Committee Demands Hunger-striking Prisoners Receive Treatment on 28th Day

Message of solidarity with Palestinian political prisoners' hunger strike from the Ireland-Palestine Solidarity Campaign. (Photo: via Twitter)

The Palestinian Committee of Prisoners’ Affairs demanded that Palestinian prisoners who entered their 28th day on hunger strike in Israeli prisons on Sunday be hospitalized, as their health continued to decline.

Committee head Issa Qaraqe said in statement that hunger strikers urgently needed be taken to hospitals for treatment, under the medical supervision of International Committee of the Red Cross (ICRC) doctors.

Qaraqe said that Israeli authorities’ refusal to hospitalize the prisoners, choosing instead to continue holding them in solitary confinement under “inhumane conditions,” represented a violation of international law.

He condemned the Israeli Prison Service (IPS) for its indifference to the lives of hunger-striking prisoners as their health steadily declined, and slammed IPS for its “continued failure to respond to the prisoners’ fair demands and its refusal to engage in negotiations with leaders of the hunger strike.”

The Palestinian prisoners on hunger strike have been calling for an end to the denial of family visits, the right to pursue higher education, appropriate medical care and treatment, and an end to solitary confinement and administrative detention – imprisonment without charge or trial – among other demands for basic rights.

Qaraqe called upon the ICRC to issue a detailed report about the prisoners’ healths and to immediately undertake measures to protect hunger strikers from continued mistreatment and abuse at the hands of IPS authorities.

Hunger strikers have been punished by being placed in filthy solitary confinement cells and have also faced physical assault, psychological torture, confiscation of their personal belongings and drinking water, among other humiliating and violent measures since some 1,500 prisoners began refusing meals on April 17.

As of Friday, a reported 1,300 Palestinians were still participating in the strike, according to Qaraqe.

Qaraqe also called upon the ICRC to pressure Israel to respond to the prisoners’ demands, stressing that the responsibility fell on ICRC in its capacity as a humanitarian organization to ensure humane treatment for prisoners in accordance to international human rights standards.

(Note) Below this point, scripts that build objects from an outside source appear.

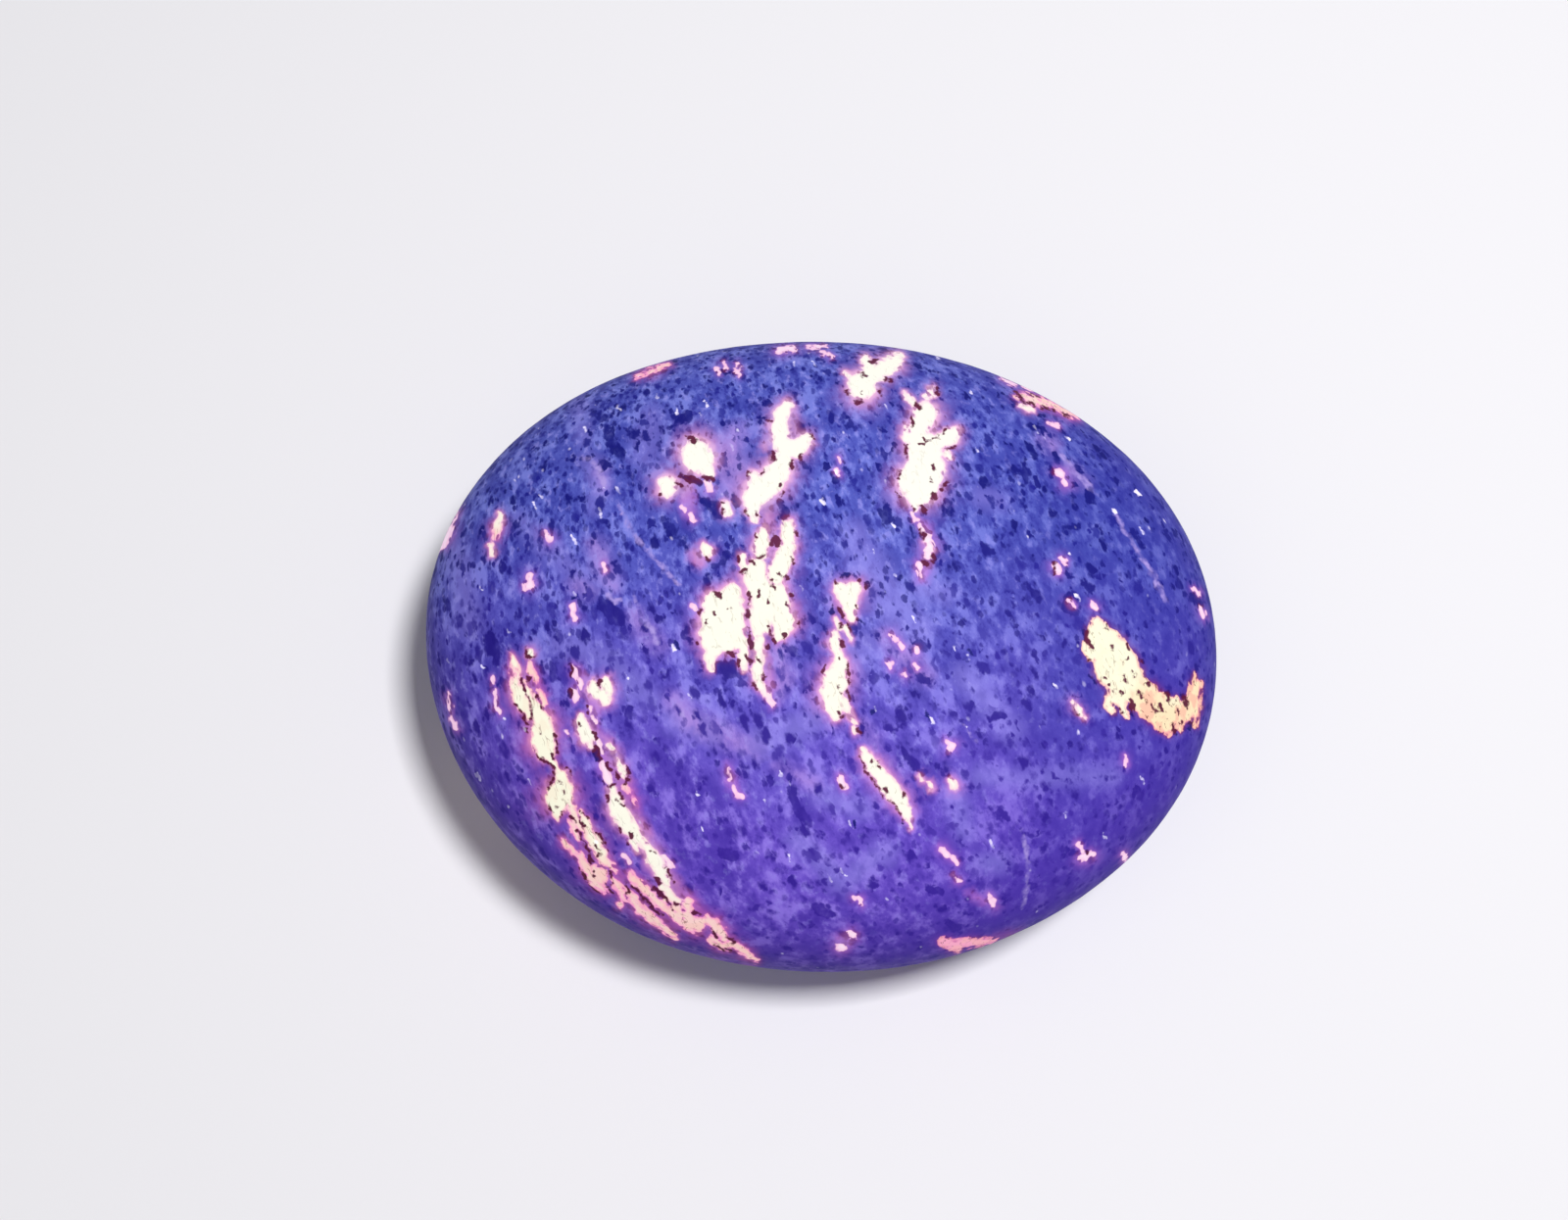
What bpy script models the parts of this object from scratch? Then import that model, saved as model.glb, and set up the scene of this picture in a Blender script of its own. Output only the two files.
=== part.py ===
"""Palm-sized oval stone of sodalite-bearing syenite: one natural piece, worn smooth all round.

Above its rim the stone is a low dome, and below it a shallower one. Its plan is an oval with
a slightly three-cornered outline, as a stone gets from tumbling, and it lies on a small flat
spot under its middle. Units are metres and +Z is up. +X runs along the stone's long axis, and
the origin is under the middle of the stone, on the surface that the stone lies on.
"""

import math

import bmesh
import bpy
from mathutils import Vector, noise

# Size of the oval that the outline is built on, and of the two domes
LENGTH = 0.0600
WIDTH = 0.0486
DOME_HEIGHT = 0.0122
KEEL_DEPTH = 0.0102

# How full the domes are between the rim and the poles: 2 is an ellipsoid, and more is boxier
FULLNESS = 2.2

# The outline's departures from the oval: how many lobes, how far they reach as a share of the
# oval's radius, and the direction of the first lobe in degrees from +X towards +Y
OUTLINE_LOBES = (
    (3, 0.0100, 33.0),
    (4, 0.0035, 58.0),
)

# The dome's summit stands a little off the middle, towards +Y and -X
SUMMIT_DRIFT = Vector((-0.0009, 0.0007, 0.0))

# Broad hollows and swells that a thumb can feel
SWELL_HEIGHT = 0.00022
SWELL_SPACING = 0.0170
SWELL_ORIGIN = Vector((3.7, 1.9, 5.3))

# The worn spot that the stone lies on: how much of the lower dome is gone, and the height over
# which the dome runs into the flat
REST_WEAR = 0.00050
REST_BLEND = 0.00020

# 5120 near-equal triangles, each about 1.5 mm on a side
SPHERE_SUBDIVISIONS = 5

STONE_BLUE = (0.105, 0.105, 0.50, 1.0)
STONE_ROUGHNESS = 0.45


def clear_scene():
    for old in list(bpy.data.objects):
        bpy.data.objects.remove(old)


def outline_share(direction):
    """The outline's radius in this direction, as a share of the plain oval's."""
    angle = math.atan2(direction.y, direction.x)
    share = 1.0
    for lobes, reach, first in OUTLINE_LOBES:
        share += reach * math.cos(lobes * (angle - math.radians(first)))
    return share


def domed(direction):
    """The point of the smooth stone that lies in this direction from the middle of its rim."""
    across = math.hypot(direction.x, direction.y)
    up = abs(direction.z)
    fullness = (across**FULLNESS + up**FULLNESS) ** (-1.0 / FULLNESS)
    reach = fullness * outline_share(direction)
    pole = DOME_HEIGHT if direction.z > 0.0 else KEEL_DEPTH
    point = Vector((
        reach * direction.x * LENGTH / 2,
        reach * direction.y * WIDTH / 2,
        fullness * direction.z * pole,
    ))
    return point + SUMMIT_DRIFT * max(direction.z, 0.0) ** 2


def swollen(point, normal):
    """The point moved along its normal by the stone's broad hollows and swells."""
    swell = noise.noise(point / SWELL_SPACING + SWELL_ORIGIN)
    return point + normal * (swell * SWELL_HEIGHT)


def worn_flat(height):
    """A height above the lowest point, once the rest spot is worn level with zero."""
    above = height - REST_WEAR
    if above <= -REST_BLEND:
        return 0.0
    if above >= REST_BLEND:
        return above
    return (above + REST_BLEND) ** 2 / (4 * REST_BLEND)


def middle(values):
    values = list(values)
    return (min(values) + max(values)) / 2


def set_on_surface(mesh):
    """Wears the rest spot and puts the middle of the stone's plan over the origin."""
    middle_x = middle(v.co.x for v in mesh.verts)
    middle_y = middle(v.co.y for v in mesh.verts)
    lowest = min(v.co.z for v in mesh.verts)
    for vert in mesh.verts:
        x, y, z = vert.co
        vert.co = (x - middle_x, y - middle_y, worn_flat(z - lowest))


def stone_material():
    material = bpy.data.materials.new("sodalite_syenite")
    material.use_nodes = True
    shader = material.node_tree.nodes["Principled BSDF"]
    shader.inputs["Base Color"].default_value = STONE_BLUE
    shader.inputs["Roughness"].default_value = STONE_ROUGHNESS
    shader.inputs["Metallic"].default_value = 0.0
    return material


def make_stone():
    shape = bmesh.new()
    bmesh.ops.create_icosphere(shape, subdivisions=SPHERE_SUBDIVISIONS, radius=1.0)
    for vert in shape.verts:
        vert.co = domed(vert.co.normalized())
    shape.normal_update()
    swells = [swollen(vert.co, vert.normal) for vert in shape.verts]
    for vert, place in zip(shape.verts, swells):
        vert.co = place
    set_on_surface(shape)
    mesh = bpy.data.meshes.new("stone")
    shape.to_mesh(mesh)
    shape.free()
    mesh.shade_smooth()
    mesh.materials.append(stone_material())
    stone = bpy.data.objects.new("stone", mesh)
    bpy.context.scene.collection.objects.link(stone)
    return stone


clear_scene()
make_stone()
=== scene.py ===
# %% [markdown]
# # A glowing sodalite palm stone
#
# The object is one natural stone, tumbled to a smooth oval that closes in a palm. It is a syenite:
# a mosaic of small mineral grains, here blue-violet with dark specks, crossed by patches of
# sodalite that glow cream and orange. Nothing on it is glued, cut or carved, so the lesson is
# about one closed surface and one careful material.
#
# The imported model gives the frame: the stone's size, its place on the floor and its one body. It
# is loaded first, and its box is kept and printed again at the end.

# %% Load the imported stone
import math

import bmesh
import bpy
import numpy as np
from mathutils import Matrix, Vector, noise
from mathutils.bvhtree import BVHTree


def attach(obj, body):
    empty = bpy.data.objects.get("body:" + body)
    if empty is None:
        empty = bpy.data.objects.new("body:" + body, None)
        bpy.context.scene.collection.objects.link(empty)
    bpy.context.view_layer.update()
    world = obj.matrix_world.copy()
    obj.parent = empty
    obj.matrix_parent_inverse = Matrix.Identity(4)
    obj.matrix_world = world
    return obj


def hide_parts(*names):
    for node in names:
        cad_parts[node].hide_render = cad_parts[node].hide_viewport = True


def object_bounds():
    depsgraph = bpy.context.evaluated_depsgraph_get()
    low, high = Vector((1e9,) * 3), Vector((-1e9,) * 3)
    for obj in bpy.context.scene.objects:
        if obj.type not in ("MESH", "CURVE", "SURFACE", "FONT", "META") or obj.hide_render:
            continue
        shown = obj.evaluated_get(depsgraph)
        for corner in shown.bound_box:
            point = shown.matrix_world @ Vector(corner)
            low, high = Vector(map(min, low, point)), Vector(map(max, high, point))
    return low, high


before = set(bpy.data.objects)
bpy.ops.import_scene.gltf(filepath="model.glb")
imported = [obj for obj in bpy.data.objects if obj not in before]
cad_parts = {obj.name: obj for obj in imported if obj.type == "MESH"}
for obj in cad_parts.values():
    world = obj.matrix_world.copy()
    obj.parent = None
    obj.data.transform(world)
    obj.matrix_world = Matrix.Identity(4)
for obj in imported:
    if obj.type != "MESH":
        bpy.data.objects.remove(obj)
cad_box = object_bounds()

MM = 0.001
print("stone, lowest and highest corner in mm:", [[round(c / MM, 2) for c in corner] for corner in cad_box])

# %% [markdown]
# ## The camera
#
# The stone is seen almost from straight above, lying a few degrees turned in the picture. The
# camera could be aimed by hand in the viewport, but here its three axes are written down from two
# angles, so that the same numbers can also tell where any point of the stone lands in the
# picture. That second use is what places the markings later on.

# %% Aim the camera
PICTURE_WIDTH = 1600
PICTURE_HEIGHT = 1245
LENS = 50.0
SENSOR = 36.0
CAMERA_ELEVATION = math.radians(75.0)
CAMERA_TURN = math.radians(3.22)
CAMERA_DISTANCE = 165.9 * MM
RIM_HEIGHT = 9.0 * MM
CAMERA_SLIDE_RIGHT = -2.74 * MM
CAMERA_SLIDE_UP = 3.16 * MM


def camera_axes():
    """The camera's right, up and back directions."""
    right = Vector((math.cos(CAMERA_TURN), math.sin(CAMERA_TURN), 0.0))
    level = math.cos(CAMERA_ELEVATION)
    back = Vector((math.sin(CAMERA_TURN) * level, -math.cos(CAMERA_TURN) * level, math.sin(CAMERA_ELEVATION)))
    return right, back.cross(right), back


def make_camera():
    right, up, back = camera_axes()
    data = bpy.data.cameras.new("camera")
    data.lens = LENS
    data.sensor_width = SENSOR
    data.clip_start = 1.0 * MM
    camera = bpy.data.objects.new("camera", data)
    matrix = Matrix((right, up, back)).transposed().to_4x4()
    target = Vector((0.0, 0.0, RIM_HEIGHT))
    matrix.translation = target + CAMERA_DISTANCE * back + CAMERA_SLIDE_RIGHT * right + CAMERA_SLIDE_UP * up
    camera.matrix_world = matrix
    bpy.context.scene.collection.objects.link(camera)
    bpy.context.scene.camera = camera
    return matrix


camera_matrix = make_camera()
EYE = camera_matrix.translation.copy()
print("camera stands", round(EYE.length / MM), "mm from the stone's foot")

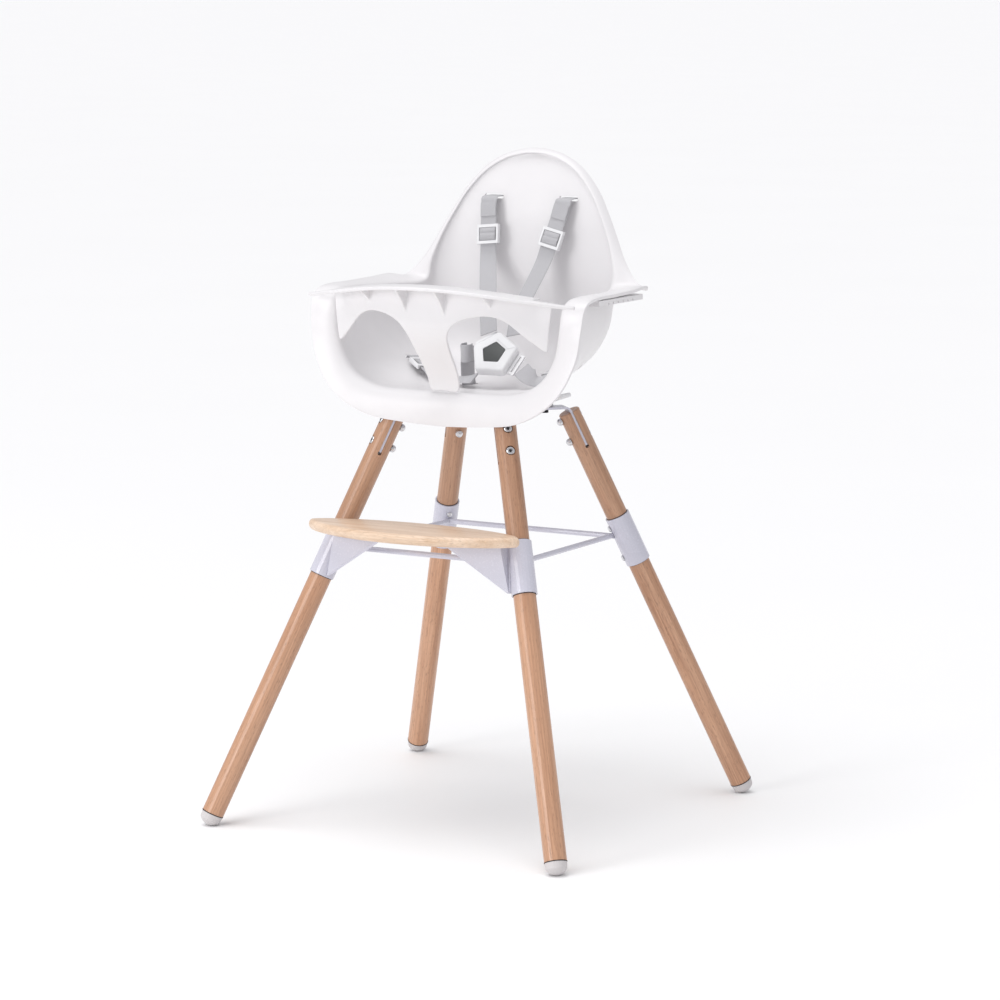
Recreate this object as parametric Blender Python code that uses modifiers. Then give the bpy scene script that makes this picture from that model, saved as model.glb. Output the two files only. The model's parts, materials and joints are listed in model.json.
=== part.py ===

The ICRC has been the target of sustained frustration for its perceived inability to improve incarceration conditions in Israeli prisons, as it prioritizes maintaining its role as an “impartial humanitarian mediator,” and faced anger last year when it reduced the number of monthly visits it facilitates for relatives of Palestinian prisoners.

Qaraqe concluded his statement by offering his condolences to the family of 23-year-old Saba Abu Ubeid, who was shot and killed by Israeli forces Friday after clashes broke out during a march in support of Palestinians on the mass hunger strike.